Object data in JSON
------------------------------------------------------------------------
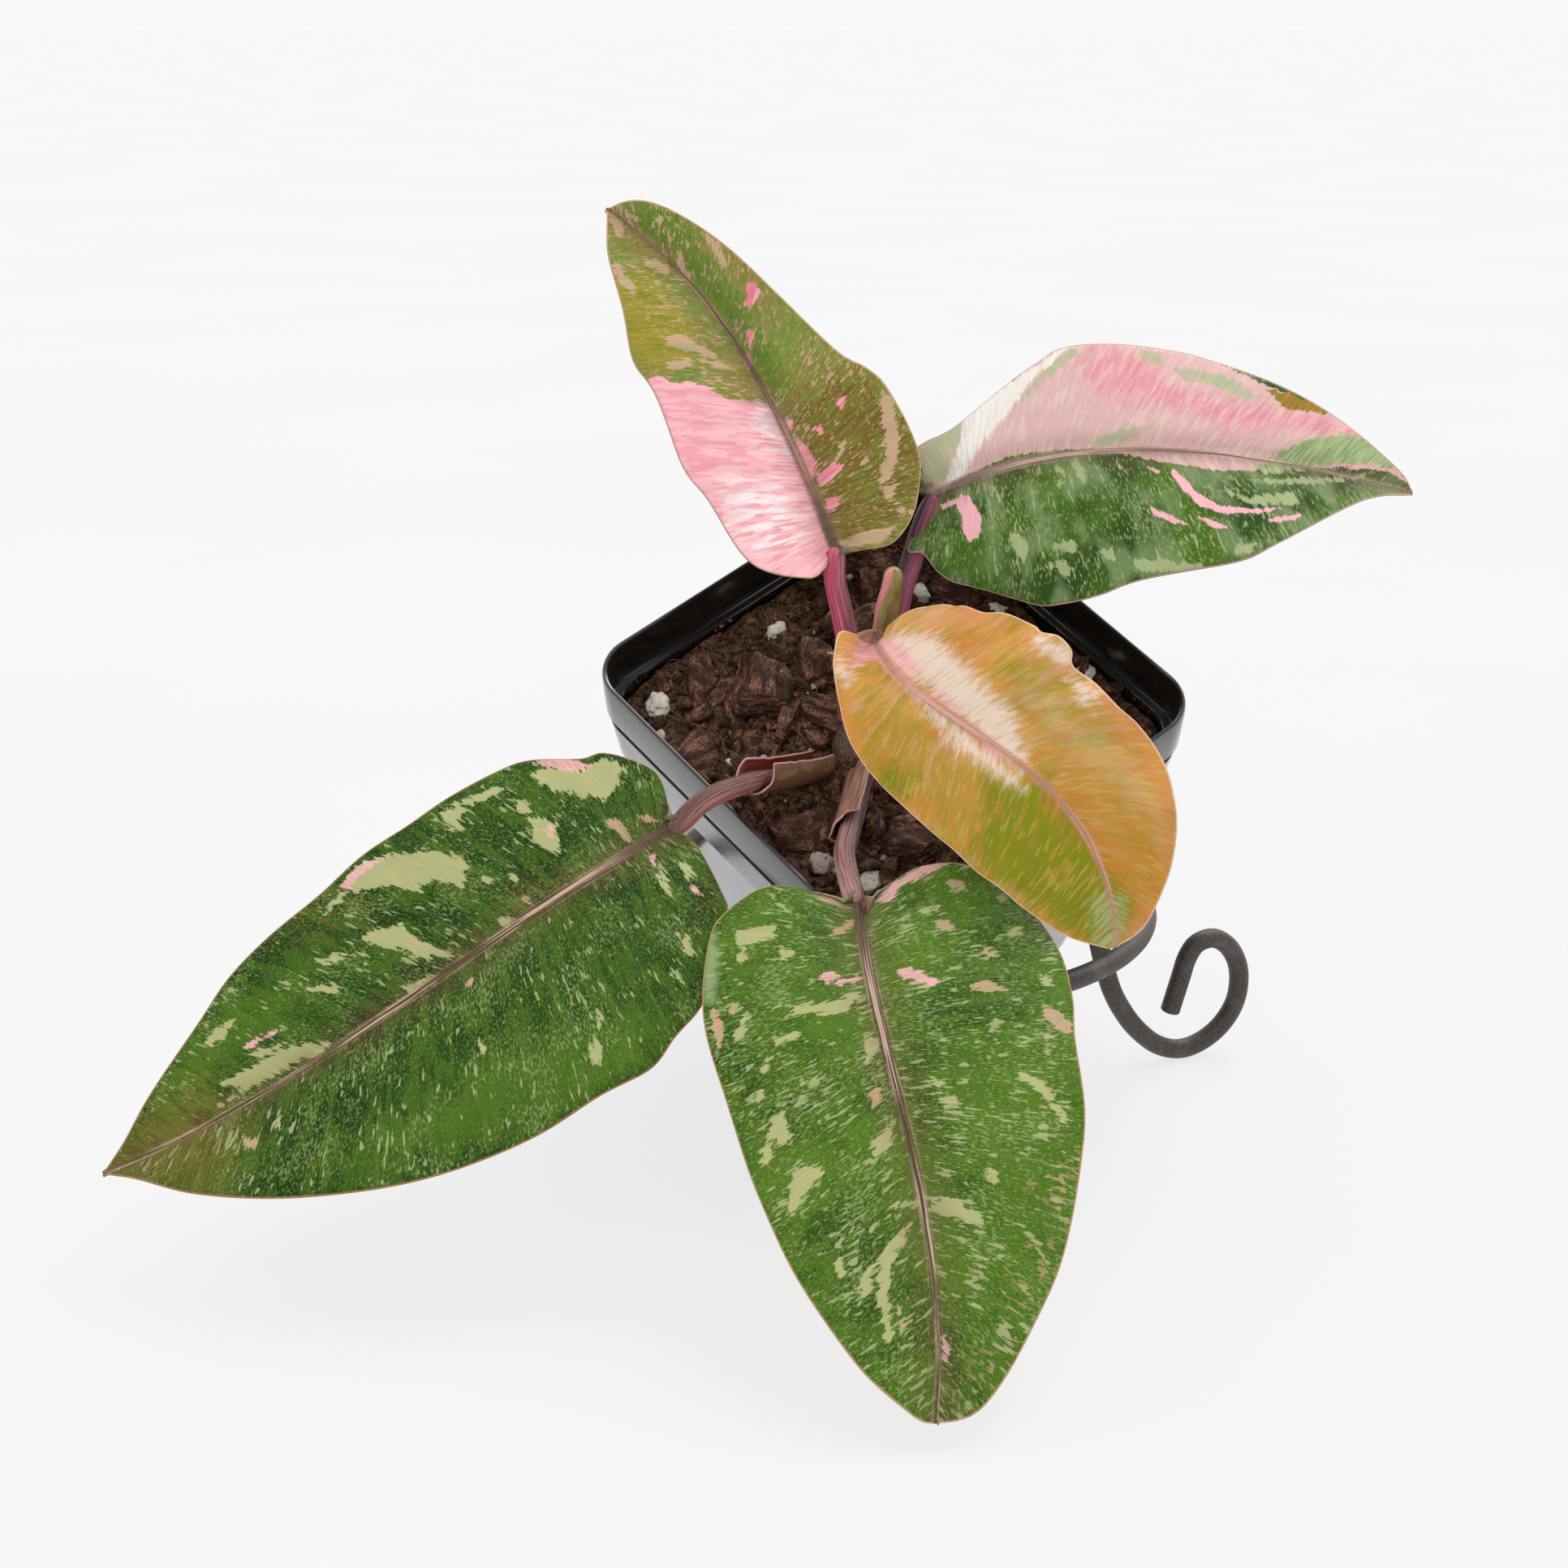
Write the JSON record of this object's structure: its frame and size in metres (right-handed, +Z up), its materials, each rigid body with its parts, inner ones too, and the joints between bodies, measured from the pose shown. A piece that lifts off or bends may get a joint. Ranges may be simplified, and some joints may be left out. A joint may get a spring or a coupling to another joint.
{
  "type": "potted variegated scarlet princess philodendron",
  "caption": "Small variegated aroid in a square black nursery pot that leans back in a scrolled wire stand, its broad leaves spread to the front and sides.",
  "frame": {"origin": "under the middle of the whole object's box, on the table", "axes": "+Z up, +X along the longest side from the lower left leaf's tip to the upper right leaf's tip, -Y towards the viewer, where the pot leans"},
  "size_m": [0.2902, 0.2544, 0.213],
  "materials": {
    "pot_plastic": "satin black moulded polypropylene",
    "wrought_iron": "dark grey brown textured paint on round wire",
    "potting_mix": "matt fibrous peat and bark",
    "pine_bark": "matt broken bark",
    "perlite": "matt white grains",
    "stem": "satin plant stem",
    "stalk_pink": "satin, finely striped along its length",
    "stalk_dark": "satin, finely striped along its length",
    "stalk_mauve": "satin, finely striped along its length",
    "leaf_sheath": "satin, papery edge",
    "young_leaf": "satin olive with a cream edge",
    "leaf_a": "satin olive leaf with a pink half moon",
    "leaf_b": "satin leaf, one half pink, one half speckled green",
    "leaf_c": "satin young leaf, ochre with a cream band",
    "leaf_d": "satin deep green leaf with pale flecks",
    "leaf_e": "satin green leaf with pale flecks"
  },
  "bodies": {
    "root": {"bark_chip_01": "pine_bark", "bark_chip_02": "pine_bark", "bark_chip_03": "pine_bark", "bark_chip_04": "pine_bark", "bark_chip_05": "pine_bark", "bark_chip_06": "pine_bark", "bark_chip_07": "pine_bark", "bark_chip_08": "pine_bark", "bark_chip_09": "pine_bark", "bark_chip_10": "pine_bark", "bark_chip_11": "pine_bark", "bark_chip_12": "pine_bark", "bark_chip_13": "pine_bark", "bark_chip_14": "pine_bark", "bark_chip_15": "pine_bark", "bark_chip_16": "pine_bark", "bark_chip_17": "pine_bark", "blade_a": "leaf_a", "blade_b": "leaf_b", "blade_c": "leaf_c", "blade_d": "leaf_d", "blade_e": "leaf_e", "new_leaf": "young_leaf", "nursery_pot": "pot_plastic", "perlite_01": "perlite", "perlite_02": "perlite", "perlite_03": "perlite", "perlite_04": "perlite", "perlite_05": "perlite", "perlite_06": "perlite", "perlite_07": "perlite", "petiole_a": "stalk_pink", "petiole_b": "stalk_dark", "petiole_c": "stalk_pink", "petiole_d": "stalk_mauve", "petiole_e": "stalk_mauve", "potting_mix": "potting_mix", "sheath_a": "leaf_sheath", "sheath_d": "leaf_sheath", "sheath_e": "leaf_sheath", "stand_leg_front": "wrought_iron", "stand_leg_left": "wrought_iron", "stand_leg_right": "wrought_iron", "stand_ring": "wrought_iron", "stem_crown": "stem"}
  },
  "joints": []
}
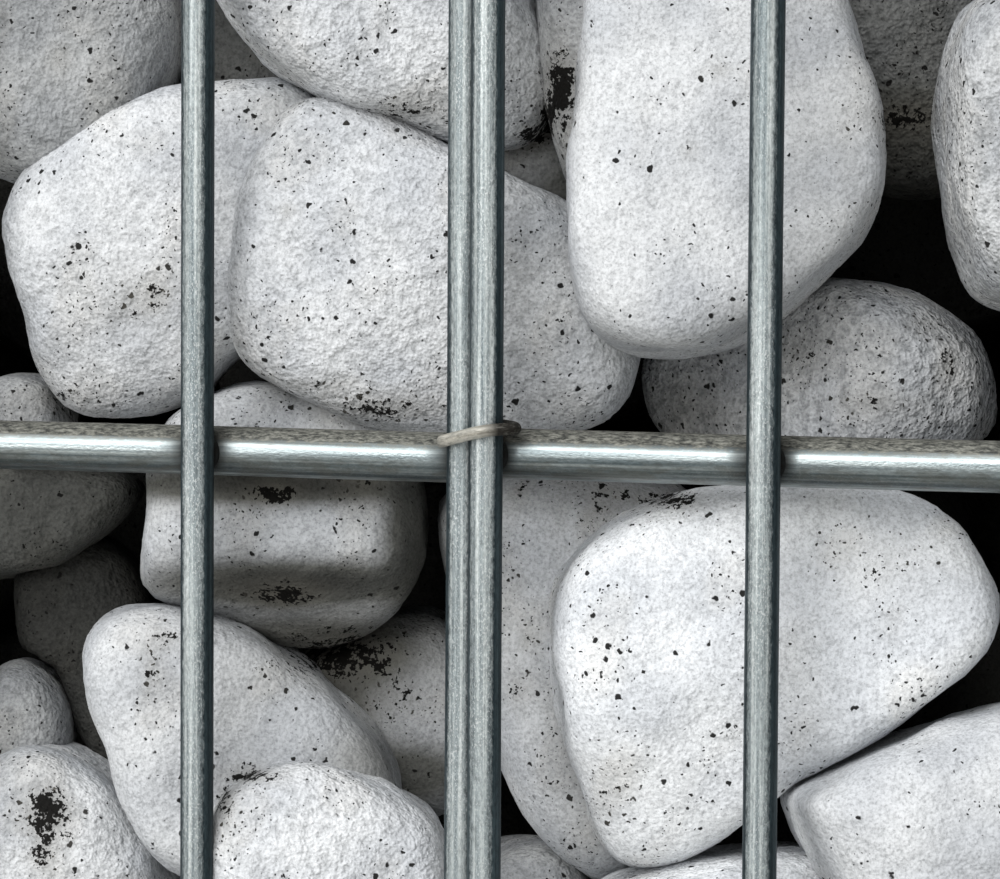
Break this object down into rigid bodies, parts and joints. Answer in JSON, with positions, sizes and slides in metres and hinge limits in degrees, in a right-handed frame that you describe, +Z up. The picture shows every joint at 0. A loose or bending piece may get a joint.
------------------------------------------------------------------------
- PROBLEM DESCRIPTION: Reproduce the material above, every line of it, exactly.

- FINAL RESULT:
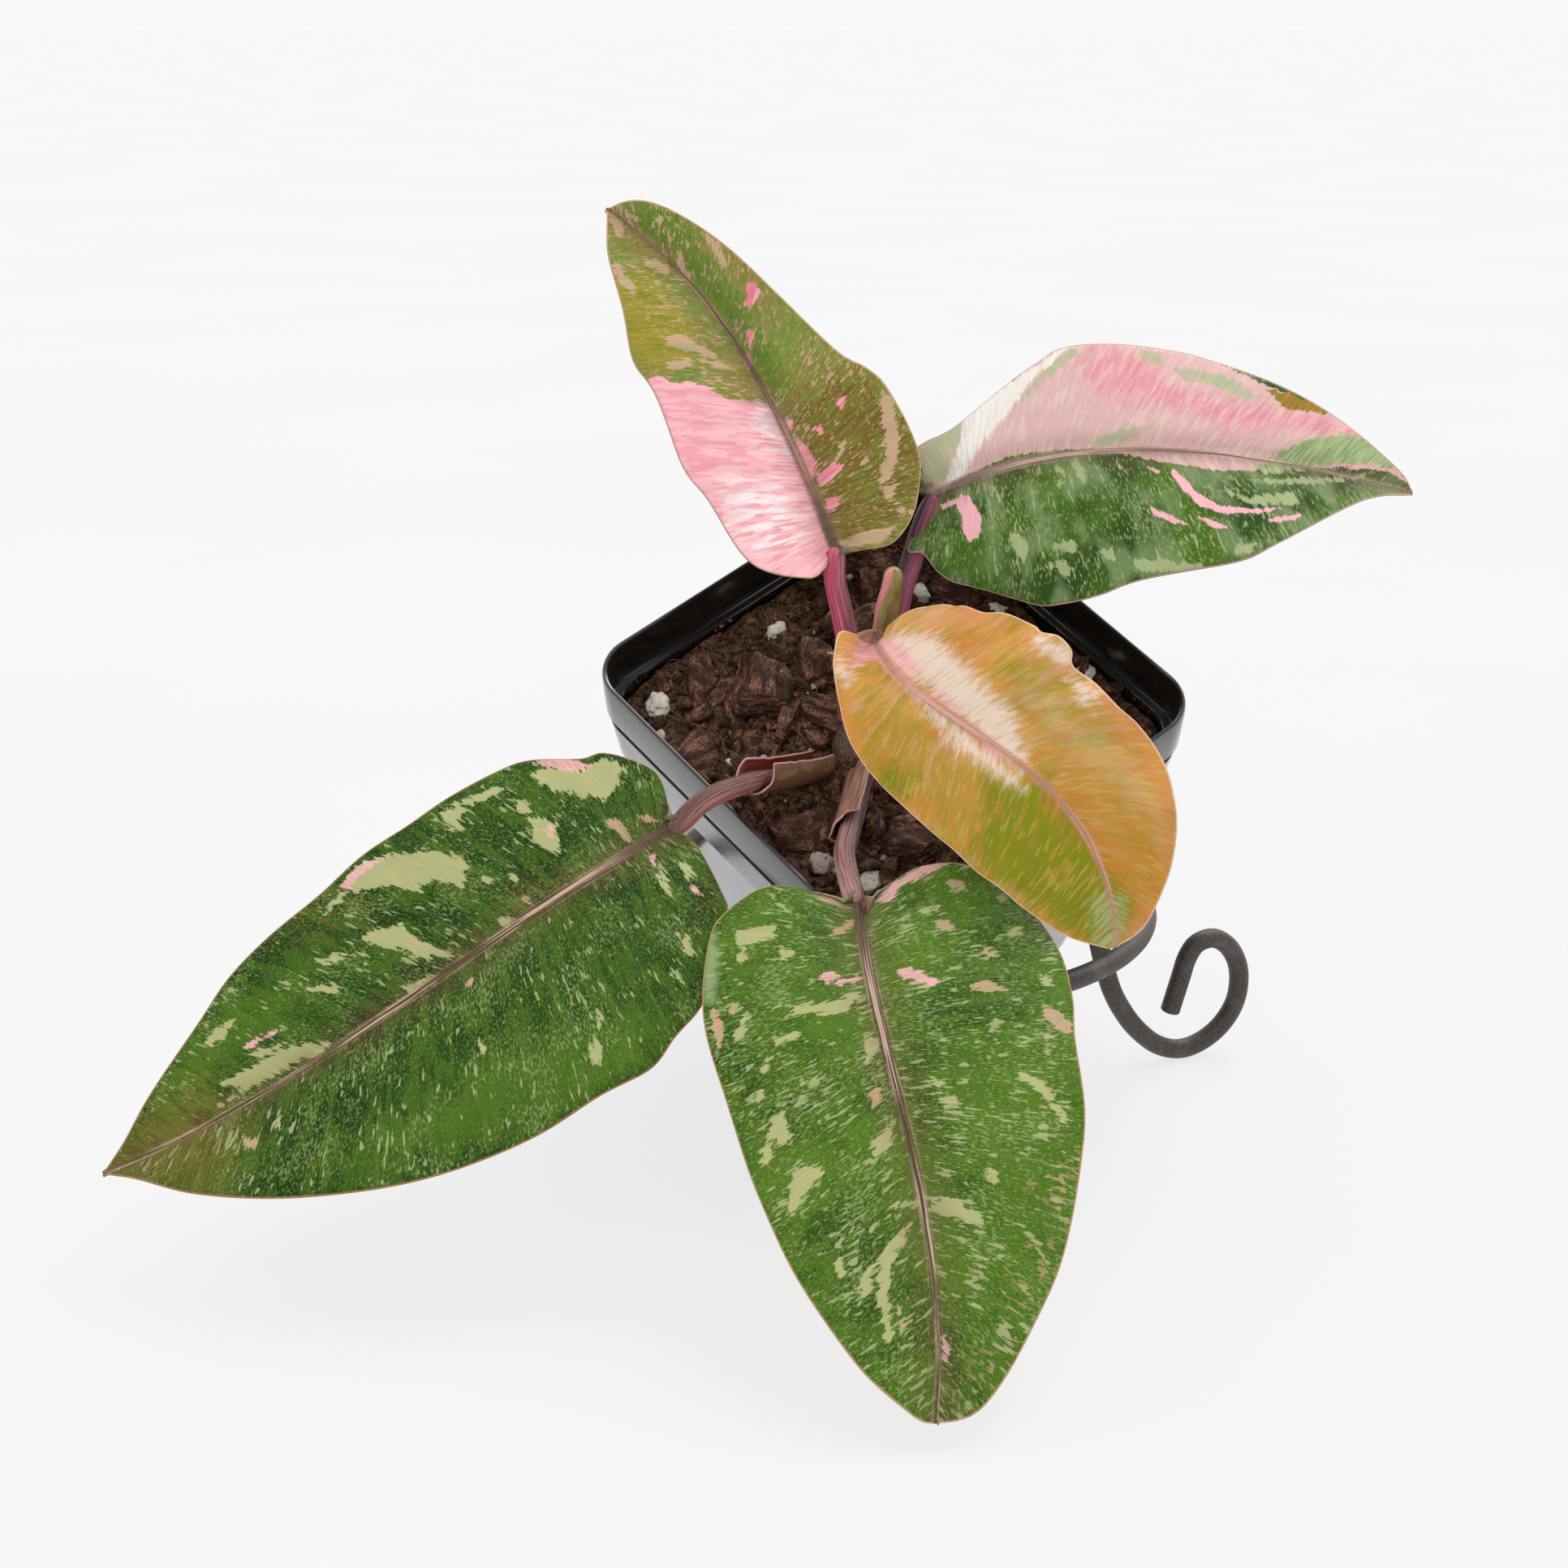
Write the JSON record of this object's structure: its frame and size in metres (right-handed, +Z up), its materials, each rigid body with its parts, inner ones too, and the joints between bodies, measured from the pose shown. A piece that lifts off or bends may get a joint. Ranges may be simplified, and some joints may be left out. A joint may get a spring or a coupling to another joint.
{
  "type": "potted variegated scarlet princess philodendron",
  "caption": "Small variegated aroid in a square black nursery pot that leans back in a scrolled wire stand, its broad leaves spread to the front and sides.",
  "frame": {"origin": "under the middle of the whole object's box, on the table", "axes": "+Z up, +X along the longest side from the lower left leaf's tip to the upper right leaf's tip, -Y towards the viewer, where the pot leans"},
  "size_m": [0.2902, 0.2544, 0.213],
  "materials": {
    "pot_plastic": "satin black moulded polypropylene",
    "wrought_iron": "dark grey brown textured paint on round wire",
    "potting_mix": "matt fibrous peat and bark",
    "pine_bark": "matt broken bark",
    "perlite": "matt white grains",
    "stem": "satin plant stem",
    "stalk_pink": "satin, finely striped along its length",
    "stalk_dark": "satin, finely striped along its length",
    "stalk_mauve": "satin, finely striped along its length",
    "leaf_sheath": "satin, papery edge",
    "young_leaf": "satin olive with a cream edge",
    "leaf_a": "satin olive leaf with a pink half moon",
    "leaf_b": "satin leaf, one half pink, one half speckled green",
    "leaf_c": "satin young leaf, ochre with a cream band",
    "leaf_d": "satin deep green leaf with pale flecks",
    "leaf_e": "satin green leaf with pale flecks"
  },
  "bodies": {
    "root": {"bark_chip_01": "pine_bark", "bark_chip_02": "pine_bark", "bark_chip_03": "pine_bark", "bark_chip_04": "pine_bark", "bark_chip_05": "pine_bark", "bark_chip_06": "pine_bark", "bark_chip_07": "pine_bark", "bark_chip_08": "pine_bark", "bark_chip_09": "pine_bark", "bark_chip_10": "pine_bark", "bark_chip_11": "pine_bark", "bark_chip_12": "pine_bark", "bark_chip_13": "pine_bark", "bark_chip_14": "pine_bark", "bark_chip_15": "pine_bark", "bark_chip_16": "pine_bark", "bark_chip_17": "pine_bark", "blade_a": "leaf_a", "blade_b": "leaf_b", "blade_c": "leaf_c", "blade_d": "leaf_d", "blade_e": "leaf_e", "new_leaf": "young_leaf", "nursery_pot": "pot_plastic", "perlite_01": "perlite", "perlite_02": "perlite", "perlite_03": "perlite", "perlite_04": "perlite", "perlite_05": "perlite", "perlite_06": "perlite", "perlite_07": "perlite", "petiole_a": "stalk_pink", "petiole_b": "stalk_dark", "petiole_c": "stalk_pink", "petiole_d": "stalk_mauve", "petiole_e": "stalk_mauve", "potting_mix": "potting_mix", "sheath_a": "leaf_sheath", "sheath_d": "leaf_sheath", "sheath_e": "leaf_sheath", "stand_leg_front": "wrought_iron", "stand_leg_left": "wrought_iron", "stand_leg_right": "wrought_iron", "stand_ring": "wrought_iron", "stem_crown": "stem"}
  },
  "joints": []
}
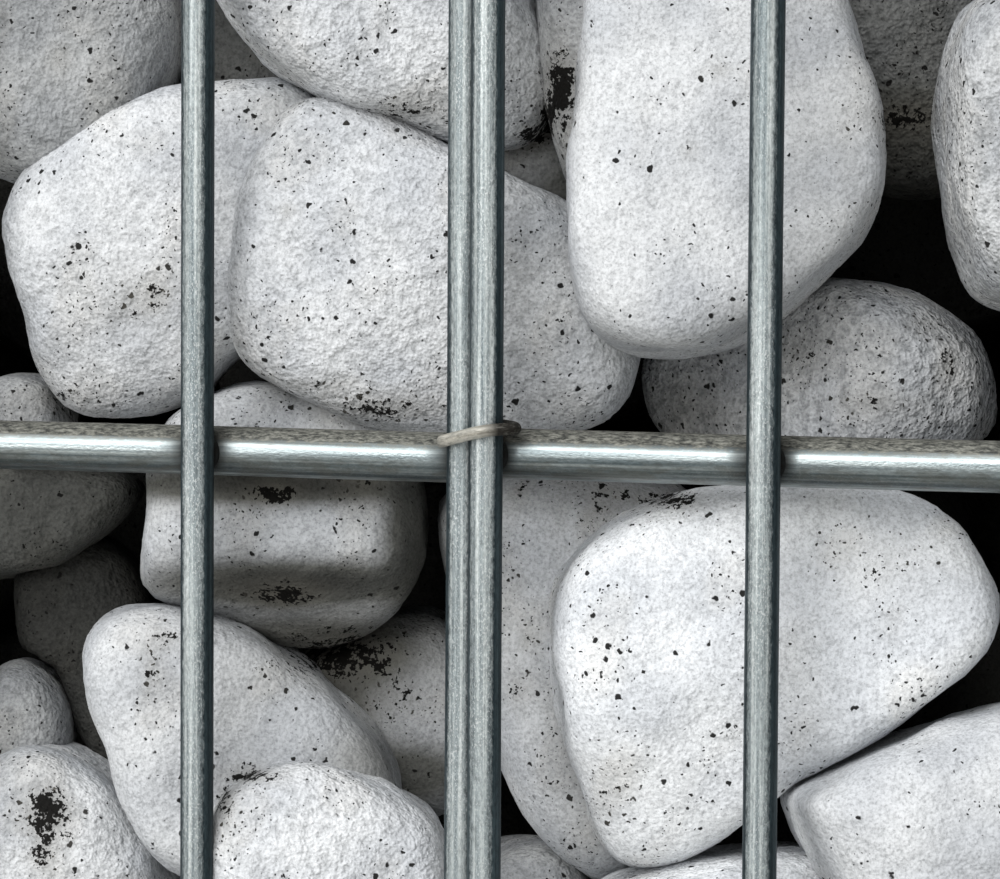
Break this object down into rigid bodies, parts and joints. Answer in JSON, with positions, sizes and slides in metres and hinge limits in degrees, in a right-handed frame that you describe, +Z up. The picture shows every joint at 0. A loose or bending piece may get a joint.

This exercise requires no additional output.